Dans le public, le refrain est repris en chœurs, «Jerusalem, je t’aime». Alpha corse un peu la note avec «Jah Rastafari». De quoi faire sursauter les centaines de jeunes qui ont commencé par quitter les tribunes pour rejoindre les gradins au bas du podium. Plusieurs tubes s’enchaînent. Et les spectateurs toujours en transes savourent goulument ces instants de musique. De bonne et belle musique. Car avec Alpha Blondy, aussi bien le rythme que les textes pénètrent les entrailles et font tressaillir d’allégresse même les plus timides en public. La preuve, avec son tube culte «Wari bana… Multipartisme, ce n’est pas tribalisme….», tout le monde reprenait comme une litanie salvatrice : «A Abidjan, y a dra ! A Cotonou, y a dra ! A Ouaga, y a dra ! » Et au terme de ce son, «Tout le monde est fâché !». Fâché de voir que la légende du reggae africain avait pourtant prévenu dans ses nombreux textes de tout ce qui pourrait arriver dans nos différents pays.

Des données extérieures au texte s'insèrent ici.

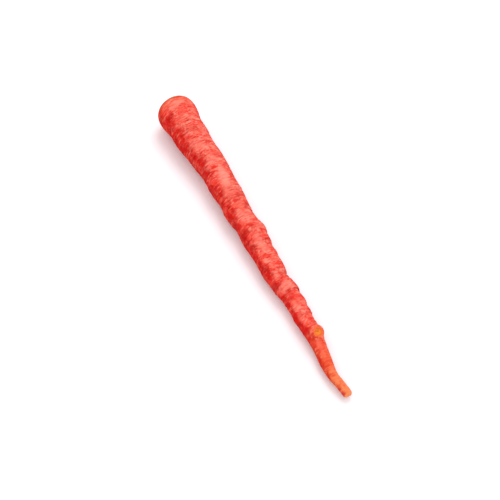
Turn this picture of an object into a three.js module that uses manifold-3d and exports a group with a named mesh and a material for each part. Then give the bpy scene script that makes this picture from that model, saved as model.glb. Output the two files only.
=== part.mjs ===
// A long red carrot, washed, with its leaves trimmed off, lying on its side.
// It grew as one piece, so it is one solid: trimmed crown, shoulder, ringed body, the stub of a snapped side root,
// and a thin tail with a blunt broken tip. Millimetres, +X from crown to tail, +Z up, resting on z = 0.

import * as THREE from "three";
import { mergeVertices } from "three/addons/utils/BufferGeometryUtils.js";
import Module from "manifold-3d";

// ---- driving dimensions ----

const LENGTH = 300; // crown's cut face to the broken tip
const SIDES = 40; // facets round the skin
const STEPS_PER_STATION = 2; // rings between two stations of the skin

// Skin stations, [distance from the crown's cut face, radius]. Each swelling and each waist has one.
const SKIN = [
  [1.0, 9.9],
  [2.4, 12.4],
  [5.5, 14.8],
  [11, 16.0],
  [18, 15.5],
  [27, 14.0],
  [40, 13.9],
  [52, 12.7],
  [64, 12.6],
  [78, 11.5],
  [93, 11.2],
  [104, 10.9],
  [114, 10.2],
  [128, 10.0],
  [144, 9.7],
  [158, 9.3],
  [168, 8.9],
  [182, 9.3],
  [190.5, 8.1],
  [200, 8.25],
  [209, 7.5],
  [216, 7.6],
  [221, 7.0],
  [227, 7.4],
  [233, 6.6],
  [241, 6.6],
  [250, 5.9],
  [257, 5.25],
  [267, 4.85],
  [277, 4.1],
  [288, 3.6],
  [LENGTH - 1.6, 3.45],
];

// The trimmed crown, from the middle outwards: the cut disc, the sunken ring of old leaf bases, and the rim.
const CROWN = [
  [0, 0],
  [0, 5.7],
  [0.5, 6.3],
  [1.9, 6.8],
  [2.1, 8.3],
  [1.3, 9.2],
];

// The broken tip, from the skin inwards. It is slightly hollow in the middle.
const TIP = [
  [LENGTH - 0.4, 2.9],
  [LENGTH, 2.2],
  [LENGTH - 0.3, 0],
];

// How the root's centre line wanders sideways, [distance from the crown, offset towards +Y].
const WANDER = [
  [0, 0.4],
  [40, 0.5],
  [78, 2.7],
  [93, 1.9],
  [108, 2.4],
  [128, 1.6],
  [158, 1.5],
  [182, 1.2],
  [191, 0.9],
  [203, 2.2],
  [217, 3.0],
  [232, 2.2],
  [243, 2.5],
  [252, 1.9],
  [264, 0.4],
  [276, -1.1],
  [283, -1.1],
  [290, 0.2],
  [LENGTH, 1.3],
];

// The centre line falls evenly from the thick end to the thin one. It is low enough for the root's weight to press
// a small flat where the shoulder and the lower swellings touch the surface, and clear of it elsewhere.
const CROWN_HEIGHT = 16.05;
const TAIL_HEIGHT = 4.55;

// Slow unevenness of the section: it is a little oval, and the oval turns along the root.
const OVALITY = 0.02;
const OVAL_TURN_LENGTH = 190;

// The base of the side root that was snapped off, near the tail.
const STUB = {
  distance: 244,
  angle: THREE.MathUtils.degToRad(80), // from +Y towards +Z
  lean: THREE.MathUtils.degToRad(30), // towards the tail
  foot: 6.6, // radius where the swelling leaves the skin
  face: 3.9, // radius of the snapped face
  height: 9.0, // of that face above the centre line
  stretch: 1.08, // it is longer along the root than across it
};

const SKIN_COLOUR = 0xdc3a22;

// ---- curves ----

const wanderCurve = new THREE.CatmullRomCurve3(
  WANDER.map(([distance, side]) => {
    const height = THREE.MathUtils.lerp(CROWN_HEIGHT, TAIL_HEIGHT, distance / LENGTH);
    return new THREE.Vector3(distance, side, height);
  }),
  false,
  "centripetal",
);
const centreSamples = wanderCurve.getPoints(600);

// The centre line's point at a distance from the crown.
function centreAt(distance) {
  const passed = centreSamples.findLastIndex((point) => point.x < distance);
  const next = THREE.MathUtils.clamp(passed + 1, 1, centreSamples.length - 1);
  const from = centreSamples[next - 1];
  const to = centreSamples[next];
  return from.clone().lerp(to, (distance - from.x) / (to.x - from.x));
}

// The half section of the root as [distance, radius] points, from the crown's middle to the tip's middle.
function halfSection() {
  const skin = new THREE.SplineCurve(SKIN.map(([distance, radius]) => new THREE.Vector2(distance, radius)));
  const skinPoints = skin.getPoints((SKIN.length - 1) * STEPS_PER_STATION);
  const ends = (points) => points.map(([distance, radius]) => new THREE.Vector2(distance, radius));
  return [...ends(CROWN), ...skinPoints, ...ends(TIP)];
}

// ---- solids ----

const wasm = await Module();
wasm.setup();

// A three.js geometry as a manifold-3d solid.
function solidOf(geometry) {
  const bare = geometry.clone();
  bare.deleteAttribute("normal");
  bare.deleteAttribute("uv");
  const merged = mergeVertices(bare, 1e-3);
  const mesh = new wasm.Mesh({
    numProp: 3,
    vertProperties: merged.attributes.position.array,
    triVerts: new Uint32Array(merged.index.array),
  });
  return new wasm.Manifold(mesh);
}

// A manifold-3d solid as a three.js geometry.
function geometryOf(solid) {
  const mesh = solid.getMesh();
  const geometry = new THREE.BufferGeometry();
  geometry.setAttribute("position", new THREE.BufferAttribute(mesh.vertProperties, 3));
  geometry.setIndex(new THREE.BufferAttribute(mesh.triVerts, 1));
  geometry.computeVertexNormals();
  return geometry;
}

// Revolves the half section about +X, makes the section a little oval, and bends the root to its centre line.
function rootBody() {
  const outline = halfSection().map((point) => new THREE.Vector2(point.y, point.x));
  const body = new THREE.LatheGeometry(outline, SIDES);
  body.rotateZ(-Math.PI / 2);
  const places = body.attributes.position;
  for (let i = 0; i < places.count; i++) {
    const distance = places.getX(i);
    const angle = Math.atan2(places.getZ(i), places.getY(i));
    const radius = Math.hypot(places.getY(i), places.getZ(i));
    const turn = (Math.PI * distance) / OVAL_TURN_LENGTH;
    const uneven = radius * (1 + OVALITY * Math.cos(2 * angle + turn));
    const centre = centreAt(distance);
    places.setXYZ(i, distance, centre.y + uneven * Math.cos(angle), centre.z + uneven * Math.sin(angle));
  }
  return body;
}

// A round-shouldered knob whose flat top is the snapped face, pointing out of the root.
function sideRootStub() {
  const inside = 2; // its foot starts this far out from the centre line, well under the skin
  const swell = new THREE.SplineCurve([
    new THREE.Vector2(STUB.foot, inside),
    new THREE.Vector2(STUB.foot * 0.95, STUB.height * 0.56),
    new THREE.Vector2(STUB.foot * 0.82, STUB.height * 0.82),
    new THREE.Vector2(STUB.face, STUB.height),
  ]);
  const outline = [new THREE.Vector2(0, inside), ...swell.getPoints(9), new THREE.Vector2(0, STUB.height)];
  const knob = new THREE.LatheGeometry(outline, 28);
  knob.rotateX(Math.PI / 2); // its axis to +Z
  knob.scale(STUB.stretch, 1, 1);
  knob.rotateY(STUB.lean);
  knob.rotateX(STUB.angle - Math.PI / 2);
  const centre = centreAt(STUB.distance);
  knob.translate(centre.x, centre.y, centre.z);
  return knob;
}

// Everything below the surface that the carrot lies on.
function belowTheSurface() {
  const depth = 20;
  const slab = new THREE.BoxGeometry(LENGTH * 1.5, 100, depth);
  slab.translate(LENGTH / 2, 0, -depth / 2);
  return slab;
}

// The whole root, with the flats that it rests on, centred over the origin.
function carrotRoot() {
  const grown = solidOf(rootBody()).add(solidOf(sideRootStub()));
  const resting = geometryOf(grown.subtract(solidOf(belowTheSurface())));
  resting.computeBoundingBox();
  const middle = resting.boundingBox.getCenter(new THREE.Vector3());
  resting.translate(-middle.x, -middle.y, 0);
  const material = new THREE.MeshStandardMaterial({ color: SKIN_COLOUR, roughness: 0.45, metalness: 0 });
  const mesh = new THREE.Mesh(resting, material);
  mesh.name = "carrot_root";
  return mesh;
}

const carrot = new THREE.Group();
carrot.add(carrotRoot());

export default carrot;
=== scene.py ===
"""A long red carrot on a pale floor: wrinkled skin, trimmed crown, snapped side root and broken tail."""

from __future__ import annotations

import logging
import math
from dataclasses import dataclass, field
from enum import Enum
from typing import Any, Union

import bpy
import numpy as np
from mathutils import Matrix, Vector, noise
from mathutils.bvhtree import BVHTree


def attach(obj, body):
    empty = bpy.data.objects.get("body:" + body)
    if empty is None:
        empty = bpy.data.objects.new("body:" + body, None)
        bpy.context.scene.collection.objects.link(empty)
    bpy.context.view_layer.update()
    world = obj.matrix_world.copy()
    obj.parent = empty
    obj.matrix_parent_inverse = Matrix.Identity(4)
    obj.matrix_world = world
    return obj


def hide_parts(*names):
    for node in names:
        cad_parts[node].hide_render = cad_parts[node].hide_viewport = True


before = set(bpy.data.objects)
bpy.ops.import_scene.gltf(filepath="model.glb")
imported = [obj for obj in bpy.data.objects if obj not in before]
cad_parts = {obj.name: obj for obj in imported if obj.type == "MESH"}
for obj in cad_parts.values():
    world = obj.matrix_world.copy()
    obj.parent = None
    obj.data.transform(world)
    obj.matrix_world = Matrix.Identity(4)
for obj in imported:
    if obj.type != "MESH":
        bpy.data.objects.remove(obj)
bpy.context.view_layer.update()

LOG = logging.getLogger("carrot")
MM = 0.001
TURN = 2 * math.pi

Numbers = np.ndarray
Colour = tuple[float, float, float, float]
Triple = tuple[float, float, float]
Socket = bpy.types.NodeSocket


# ---------------------------------------------------------------- shared helpers


def smoothstep(values: Numbers, low: float, high: float) -> Numbers:
    """Rises smoothly from 0 at low to 1 at high.

    Args:
        values: The numbers to ease.
        low: Where the rise starts.
        high: Where the rise ends. It may be below low, for a fall.

    Returns:
        The eased numbers, from 0 to 1.
    """
    share = np.clip((values - low) / (high - low), 0, 1)
    return share * share * (3 - 2 * share)


def hill(values: Numbers, middle: float, width: float) -> Numbers:
    """A bell of height 1 over the middle, which falls to 0.37 a width away on either side."""
    return np.exp(-(((values - middle) / width) ** 2))


def wrapped(angles: Numbers) -> Numbers:
    """Angles brought between minus and plus half a turn."""
    return (angles + math.pi) % TURN - math.pi


def through_points(places: Numbers, known_at: Numbers, known: Numbers) -> Numbers:
    """A smooth curve through known points.

    Args:
        places: Where the curve is wanted.
        known_at: Where it is known, in rising order.
        known: Its values there.

    Returns:
        Its values at places.
    """
    slopes = np.gradient(known, known_at)
    after = np.clip(np.searchsorted(known_at, places), 1, len(known_at) - 1)
    before = after - 1
    gap = known_at[after] - known_at[before]
    share = np.clip((places - known_at[before]) / gap, 0, 1)
    square, cube = share**2, share**3
    return (
        (2 * cube - 3 * square + 1) * known[before]
        + (cube - 2 * square + share) * gap * slopes[before]
        + (3 * square - 2 * cube) * known[after]
        + (cube - square) * gap * slopes[after]
    )


def deselect_everything() -> None:
    """Leaves object mode with nothing selected, so that an operator acts only on what is picked next."""
    if bpy.context.object and bpy.context.object.mode != "OBJECT":
        bpy.ops.object.mode_set(mode="OBJECT")
    bpy.ops.object.select_all(action="DESELECT")


# ---------------------------------------------------------------- the grown form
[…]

«Ouaga Rack», son cadeau au Président
Heureusement, Alpha Blondy, comme pour exorciser les vieux démons de l’Afrique qui ont occasionné des évènements douloureux au Burkina Faso, est revenu offrir son message de paix à ce Peuple qui lui est cher. «Merci à mon grand frère Rock», a lancé la star à l‘endroit du Président burkinabè, Rock Kaboré, à qui il a dédié «Ouaga rack». Sur ce morceau spécialement composé pour ce concert, il chante : «Que Dieu aide le Burkina ! Que Dieu aide le Moro Naba ! Que Dieu aide mon cher Rock !…».

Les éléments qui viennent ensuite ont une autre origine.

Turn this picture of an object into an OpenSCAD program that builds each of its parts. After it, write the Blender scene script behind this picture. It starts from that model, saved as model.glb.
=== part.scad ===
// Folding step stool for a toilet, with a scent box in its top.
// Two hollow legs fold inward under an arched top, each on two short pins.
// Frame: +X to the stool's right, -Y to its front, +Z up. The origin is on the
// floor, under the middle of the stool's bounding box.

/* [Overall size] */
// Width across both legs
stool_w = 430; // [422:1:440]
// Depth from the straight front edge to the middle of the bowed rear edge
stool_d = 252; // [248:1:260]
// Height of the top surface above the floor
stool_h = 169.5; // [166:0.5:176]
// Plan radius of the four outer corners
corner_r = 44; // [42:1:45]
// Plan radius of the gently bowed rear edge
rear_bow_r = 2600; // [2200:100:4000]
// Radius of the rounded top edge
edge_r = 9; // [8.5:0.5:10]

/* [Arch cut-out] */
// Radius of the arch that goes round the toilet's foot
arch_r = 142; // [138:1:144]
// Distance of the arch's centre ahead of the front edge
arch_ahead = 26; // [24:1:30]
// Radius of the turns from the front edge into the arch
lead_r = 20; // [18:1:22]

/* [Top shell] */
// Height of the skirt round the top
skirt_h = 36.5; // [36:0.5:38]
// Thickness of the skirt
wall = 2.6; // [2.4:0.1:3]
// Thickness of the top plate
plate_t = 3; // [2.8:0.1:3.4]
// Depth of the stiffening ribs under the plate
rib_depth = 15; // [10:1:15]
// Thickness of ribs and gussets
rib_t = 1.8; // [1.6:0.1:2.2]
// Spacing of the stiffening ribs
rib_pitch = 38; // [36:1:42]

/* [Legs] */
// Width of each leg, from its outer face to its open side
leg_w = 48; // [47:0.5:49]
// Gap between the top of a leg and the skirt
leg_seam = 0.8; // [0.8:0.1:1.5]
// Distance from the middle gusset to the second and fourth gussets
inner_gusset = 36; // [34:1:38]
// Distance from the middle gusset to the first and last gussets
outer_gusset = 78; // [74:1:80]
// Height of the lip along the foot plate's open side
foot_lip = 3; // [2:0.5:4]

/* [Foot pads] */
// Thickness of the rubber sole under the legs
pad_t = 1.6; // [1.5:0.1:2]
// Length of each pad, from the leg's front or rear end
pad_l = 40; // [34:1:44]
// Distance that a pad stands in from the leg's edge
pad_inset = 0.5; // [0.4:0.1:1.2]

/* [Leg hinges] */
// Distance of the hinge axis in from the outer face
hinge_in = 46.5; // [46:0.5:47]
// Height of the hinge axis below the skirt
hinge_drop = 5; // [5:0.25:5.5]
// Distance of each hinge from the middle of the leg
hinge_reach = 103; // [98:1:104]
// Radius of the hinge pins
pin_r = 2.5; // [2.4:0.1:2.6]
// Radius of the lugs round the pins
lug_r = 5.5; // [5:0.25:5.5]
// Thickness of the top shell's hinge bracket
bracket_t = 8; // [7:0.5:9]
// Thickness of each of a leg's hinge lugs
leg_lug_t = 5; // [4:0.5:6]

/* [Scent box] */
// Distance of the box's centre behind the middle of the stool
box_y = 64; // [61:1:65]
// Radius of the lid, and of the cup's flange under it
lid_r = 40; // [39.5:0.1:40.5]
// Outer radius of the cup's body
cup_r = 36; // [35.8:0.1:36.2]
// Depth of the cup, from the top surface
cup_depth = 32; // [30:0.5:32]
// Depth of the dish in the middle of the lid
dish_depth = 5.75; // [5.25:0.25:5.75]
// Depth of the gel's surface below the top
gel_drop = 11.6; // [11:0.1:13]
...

Les fans applaudissent à tout rompre leur «génie». Et lui, profite de ces instants pour rappeler qu’il est bien de retrouver la paix, mais de ne jamais oublier les vrais combats. Pour cela, il enchaîne avec «Crime rituel» à travers lequel, il dit : «Personne n’a le droit de tuer son prochain au nom de Dieu. On ne doit pas tuer pour justifier un crime quelconque. Car, la Tora, la Bible et le Coran disent : «Tu ne tueras point»». «Celui qui tue un homme a tué l’humanité… Dieu est unicité et miséricordieux», poursuit musicalement Alpha Blondy. Là encore, sa musique résonne comme un pied de nez. Puisqu’il fredonne : «Faut pas mêler Mohamed à vos actes criminels. Allah n’est pas un Dieu terroriste !»

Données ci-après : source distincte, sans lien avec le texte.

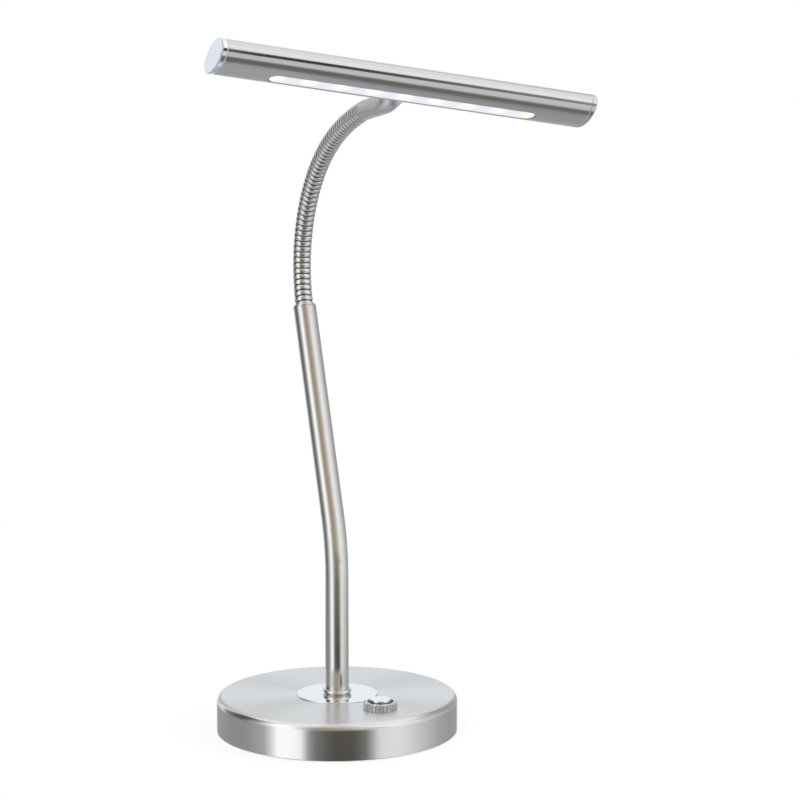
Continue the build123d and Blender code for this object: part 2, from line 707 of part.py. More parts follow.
def light_lens():
    body = slot_block(SLOT_L - 2 * SLOT_GAP, SLOT_W - 2 * SLOT_GAP, LENS_FACE_Z, LENS_SEAT_Z)
    flange_l = SLOT_L + 2 * LENS_FLANGE
    flange = slot_block(flange_l, LENS_FLANGE_W, LENS_SEAT_Z, LENS_SEAT_Z + LENS_FLANGE_T)
    return HEAD_AT * (body + flange)


def led_screws_at():
    return [Pos(side * LED_SCREW_X, 0, 0) for side in (-1, 1)]


def led_carrier():
    bottom = CARRIER_TOP_Z - CARRIER_T
    half = CARRIER_L / 2
    bar = oval(IN_HALF_W - CARRIER_GAP, IN_HALF_T - CARRIER_GAP, -half, half)
    bar &= block(0, 0, bottom, CARRIER_TOP_Z, CARRIER_L, HEAD_W)
    notch_y = (HALF_W - CARRIER_NOTCH) / 2
    notch_l = STUB_NUT_D + 2 * CARRIER_NOTCH_GAP
    bar -= block(0, notch_y, bottom - 1, CARRIER_TOP_Z + 1, notch_l, HALF_W + CARRIER_NOTCH)
    for place in led_screws_at():
        bar -= place * disc(LED_SCREW_D, bottom, bottom + LED_SCREW_GRIP)
    return HEAD_AT * bar


def led_board():
    board = block(0, 0, LEDS_Z, LEDS_Z + LED_BOARD_T, LED_BOARD_L, LED_BOARD_W)
    for place in led_screws_at():
        board -= place * disc(LED_SCREW_D, LEDS_Z - 1, LEDS_Z + LED_BOARD_T + 1)
    return HEAD_AT * board


def led_packages():
    chip = block(-LED_ROW / 2, 0, LEDS_Z - LED_T, LEDS_Z, LED_SIZE, LED_SIZE)
    return Compound([(HEAD_AT * Pos(i * LED_PITCH, 0, 0) * chip).solid() for i in range(LED_COUNT)])


def led_screws():
    top = LEDS_Z + LED_BOARD_T + LED_SCREW_GRIP
    screw = disc(LED_SCREW_HEAD_D, LEDS_Z - LED_SCREW_HEAD_T, LEDS_Z)
    screw += disc(LED_SCREW_D, LEDS_Z, top)
    return Compound([(HEAD_AT * place * screw).solid() for place in led_screws_at()])


def head_lead():
    """From the swivel pin, through the stub, on to the carrier's top."""
    run_z = CARRIER_TOP_Z + LEAD_D / 2 + HEAD_LEAD_LIFT
    turn_y = HEAD_LEAD_SIDE - CARRIER_NOTCH
    local = [(0, CARRIER_NOTCH, 0), (0, turn_y, run_z), (HEAD_LEAD_X, turn_y, run_z)]
    start = SWIVEL_AT * Pos(0, 0, -FERRULE_L / 2 + 1)
    bend = SWIVEL_AT * Pos(0, 0, STUB_TO_BEND)
    points = [start.position, bend.position] + [(HEAD_AT * Pos(*p)).position for p in local]
    return wire_along(points, HEAD_LEAD_BENDS, LEAD_D)


# ---- Write every piece ---------------------------------------------------------

PIECES = {
    "base_shell": base_shell,
    "base_weight": base_weight,
    "base_plate": base_plate,
    "base_screws": base_screws,
    "foot_pad": foot_pad,
    "driver_tray": driver_tray,
    "driver_board": driver_board,
    "driver_components": driver_components,
    "cable_grommet": cable_grommet,
    "escutcheon": escutcheon,
    "stem_collar": stem_collar,
    "stem_tube": stem_tube,
    "stem_bush": stem_bush,
    "stem_nipple": stem_nipple,
    "stem_washer": stem_washer,
    "stem_nut": stem_nut,
    "stem_lead": stem_lead,
    "switch_housing": switch_housing,
    "switch_ring": switch_ring,
    "switch_button": switch_button,
    "switch_spring": switch_spring,
    "switch_terminals": switch_terminals,
    "switch_lead": switch_lead,
    "neck_socket": neck_socket,
    "neck_lead": neck_lead,
    "head_ferrule": head_ferrule,
    "swivel_washer": swivel_washer,
    "swivel_retainer": swivel_retainer,
    "head_stub": head_stub,
    "stub_nut": stub_nut,
    "head_shell": head_shell,
    "end_cap_left": lambda: end_cap(-1),
    "end_cap_right": lambda: end_cap(1),
    "light_lens": light_lens,
    "led_carrier": led_carrier,
    "led_board": led_board,
    "led_packages": led_packages,
    "led_screws": led_screws,
    "head_lead": head_lead,
}
for number in range(NECK_SEGMENTS):
    PIECES[f"neck_segment_{number + 1:02d}"] = lambda number=number: neck_segment(number)

os.makedirs("parts", exist_ok=True)
for node, make in PIECES.items():
    export_step(make(), f"parts/{node}.step")

# The places that the joints need, in the row's own frame
for number, pivot in enumerate(PIVOTS):
    print(f"pivot {number}", [round(v, 3) for v in pivot])
print("ferrule direction", [round(v, 5) for v in FERRULE_DIR])
print("swivel face", [round(v, 3) for v in SWIVEL_AT.position])
print("head middle", [round(v, 3) for v in HEAD_AT.position])
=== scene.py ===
from math import atan2, cos, pi, radians, sin, sqrt

import bmesh
import bpy
from mathutils import Matrix, Vector


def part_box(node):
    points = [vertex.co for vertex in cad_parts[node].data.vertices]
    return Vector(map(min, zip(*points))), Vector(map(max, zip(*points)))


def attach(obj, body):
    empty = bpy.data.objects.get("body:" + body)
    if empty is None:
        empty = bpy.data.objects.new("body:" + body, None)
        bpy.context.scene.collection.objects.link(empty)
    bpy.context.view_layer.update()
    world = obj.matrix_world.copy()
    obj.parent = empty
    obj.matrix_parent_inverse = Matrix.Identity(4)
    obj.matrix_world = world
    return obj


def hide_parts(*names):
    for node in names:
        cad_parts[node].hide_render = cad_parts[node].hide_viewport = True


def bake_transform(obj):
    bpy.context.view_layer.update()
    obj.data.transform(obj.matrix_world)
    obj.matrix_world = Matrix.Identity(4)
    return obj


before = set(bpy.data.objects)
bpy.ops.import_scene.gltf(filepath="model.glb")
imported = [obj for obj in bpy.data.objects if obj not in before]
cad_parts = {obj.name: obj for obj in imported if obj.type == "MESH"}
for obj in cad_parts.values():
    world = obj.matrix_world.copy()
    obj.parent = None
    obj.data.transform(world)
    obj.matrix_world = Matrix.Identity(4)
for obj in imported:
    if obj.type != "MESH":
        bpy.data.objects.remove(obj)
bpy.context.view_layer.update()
MM = 0.001


# ---------------------------------------------------------------------------
# Viewpoint. A long lens stands a metre and a half off, a little left of the
# front and level with the light bar, looking slightly down on the base.
# ---------------------------------------------------------------------------

VIEW_TURN = radians(23.0)
VIEW_DOWN = radians(7.341)
VIEW_AWAY = 1511.6 * MM
VIEW_LEFT = 40.54 * MM
VIEW_HEIGHT = 409.4 * MM
LENS_MM = 108.0
SENSOR_MM = 36.0

look = Vector((sin(VIEW_TURN), cos(VIEW_TURN), 0))
right = Vector((cos(VIEW_TURN), -sin(VIEW_TURN), 0))
camera_data = bpy.data.cameras.new("camera")
camera_data.lens = LENS_MM
camera_data.sensor_width = SENSOR_MM
camera = bpy.data.objects.new("camera", camera_data)
camera.location = right * VIEW_LEFT - look * VIEW_AWAY + Vector((0, 0, VIEW_HEIGHT))
camera.rotation_euler = (pi / 2 - VIEW_DOWN, 0, -VIEW_TURN)
bpy.context.scene.collection.objects.link(camera)
bpy.context.scene.camera = camera
bpy.context.scene.view_settings.view_transform = "Standard"


# ---------------------------------------------------------------------------
# Room. A white studio: pale table, white backdrop, a tall softbox at each side
# and the darker room behind the camera, which the metal mirrors as bands.
# ---------------------------------------------------------------------------

class Tree:
    """A node tree to which other nodes are added by one call each."""

    def __init__(self, owner):
        owner.use_nodes = True
        self.nodes = owner.node_tree.nodes
        self.links = owner.node_tree.links
        self.nodes.clear()

    def add(self, kind, sockets=None, out=0, **settings):
        """Adds a node: its settings first, then its sockets' values or links."""
        node = self.nodes.new("ShaderNode" + kind)
        for key, value in settings.items():
            if key == "stops":
                elements = node.color_ramp.elements
                while len(elements) < len(value):
                    elements.new(0.5)
                for element, (place, color) in zip(elements, value):
                    element.position = place
                    element.color = (*color, 1)
            else:
                setattr(node, key, value)
        for key, value in (sockets or {}).items():
            if isinstance(value, Value):
                self.links.new(value.socket, node.inputs[key])
            else:
                node.inputs[key].default_value = value
        return Value(self, node.outputs[out]) if node.outputs else None


class Value:
    """A socket that takes part in Python arithmetic by adding Math nodes."""

    def __init__(self, tree, socket):
        self.tree = tree
        self.socket = socket

    def math(self, operation, other=None):
        sockets = {0: self} if other is None else {0: self, 1: other}
        return self.tree.add("Math", sockets, operation=operation)

    def __add__(self, other):
        return self.math("ADD", other)

    __radd__ = __add__

    def __mul__(self, other):
        return self.math("MULTIPLY", other)

    __rmul__ = __mul__

    def __sub__(self, other):
        return self.math("SUBTRACT", other)

    def __rsub__(self, other):
        return self * -1.0 + other

    def clipped(self, low, high):
        """0 below low, 1 above high, and smooth between them."""
        limits = {"Value": self, "From Min": low, "From Max": high}
        return self.tree.add("MapRange", limits, interpolation_type="SMOOTHSTEP")


MIX_FACTOR, MIX_FIRST, MIX_SECOND, MIX_RESULT = 0, 6, 7, 2


def mix_colors(tree, factor, first, second):
    """The first colour where the factor is 0 and the second where it is 1."""
    sockets = {MIX_FACTOR: factor, MIX_FIRST: first, MIX_SECOND: second}
    return tree.add("Mix", sockets, out=MIX_RESULT, data_type="RGBA")


def component(tree, vector, axis):
    """How far a vector reaches along a fixed axis."""
    return tree.add("VectorMath", {0: vector, 1: tuple(axis)}, out=1, operation="DOT_PRODUCT")


WARM_BLUE_LOSS = 1.6
WHITE = (1, 1, 1, 1)
FILL_LIGHT = (0.82, 0.83, 0.85, 1)


def gray(level, warmth=0.0):
    """A gray that is redder and less blue the higher its warmth."""
    return (level * (1 + warmth), level, level * (1 - WARM_BLUE_LOSS * warmth))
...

Au fil des morceaux, Alpha condamne «la dictature démocratique, les prisons démocratiques, la validation des coups d’Etat par l’Union africaine…» et signale que les mêmes causes produisent les mêmes effets. Et lorsqu’il est venu le moment de reprendre son tube incontournable dans ce contexte de réconciliation au Burkina Faso, c’est avec solennité que l’auteur de : «Au clair de la lune, mon ami Zongo» rappelle encore au public que «les journalistes, on ne les tue pas. C’est amer. C’est comme de la nivaquine !». Puis, face à l’euphorie du public, il chante également «Sankara ! Capitaine Sankara !». On pouvait alors entendre «Bis ! Bis ! Bis !» Malheureusement, les bonnes choses ne durent jamais. Alpha Blondy doit descendre de la scène et laisser les cinéphiles aller en salle. Mais avant cela, un dernier morceau phare résonne : «Brigadier Sabari !». Ce titre puisé de l’album «Jah Glory», sorti en 1982 en Afrique et en 1983, a été l’un des premiers titres qu’il a enregistrés en dioula. On peut considérer ce morceau comme l’acte de naissance du reggae africain. Et ce n’est pas pour rien qu’Alpha Blondy, la chante en clôture de ce concert.